In the evening: Light a deepa beside flowing water if you can — a river, a stream, even a vessel — and let it float. The Ganga Aarti at Haridwar’s Har-ki-Pauri and at Kashi’s Dashashwamedh Ghat is broadcast live across the world on this evening; even watching it with sraddha is held to confer the merit of presence.
Mantras for the Day
Om Namo Gangayai Vishvarupinyai Narayanyai Namo Namah
Om Hreem Shreem Gangayai Namah
Recommended recitations: the Ganga Stotra of Adi Shankaracharya (Devi sureshvari bhagavati gange…), the Ganga Sahasranama from the Skanda Purana, and the Bhagiratha Charita from the Bala Kanda.
The Deeper Teaching — The River That Followed a Man
There is something the Puranas keep saying about Ganga that is easy to miss.
She was Vaikuntha’s river. She belonged to the highest realm in creation. She had no need of the earth, no obligation to descend, no debt to pay to any soul that walked the dust below. She came down because one man asked.
She did not come down for the Devas. She did not come down for the Rishis. She did not come down because the earth deserved her. She came down because a king of Ayodhya, generations removed from the sin he was trying to atone for, sat in the snow for thousands of years and would not stop asking.

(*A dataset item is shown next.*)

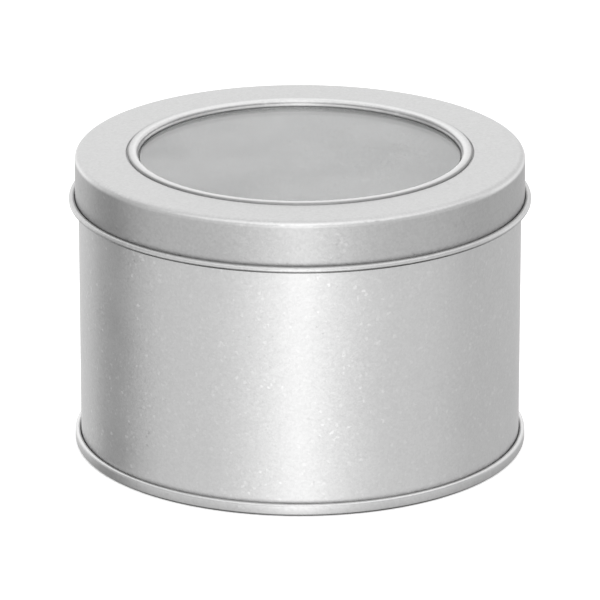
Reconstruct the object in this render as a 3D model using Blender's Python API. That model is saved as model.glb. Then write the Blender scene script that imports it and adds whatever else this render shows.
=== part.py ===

This is the wisdom Ganga Dussehra leaves with the devotee who watches her flow on the morning of the twenty-fifth: the Divine moves in response to sincerity, not in response to merit. Bhagiratha was not a great Rishi. He was not the inventor of any darshana. He was a king who left his throne and went into the mountains because he could not bear the thought of his ancestors waiting unrelieved. That single, stubborn refusal to rest until the souls of his line were saved was the lever that lifted the river of Vaikuntha out of the sky.
Every japa kept long enough is, in some smaller way, a Bhagiratha tapasya. Every devotee who refuses to give up on a soul they love is calling down their own Ganga.
The Mother does not refuse the call. She never has.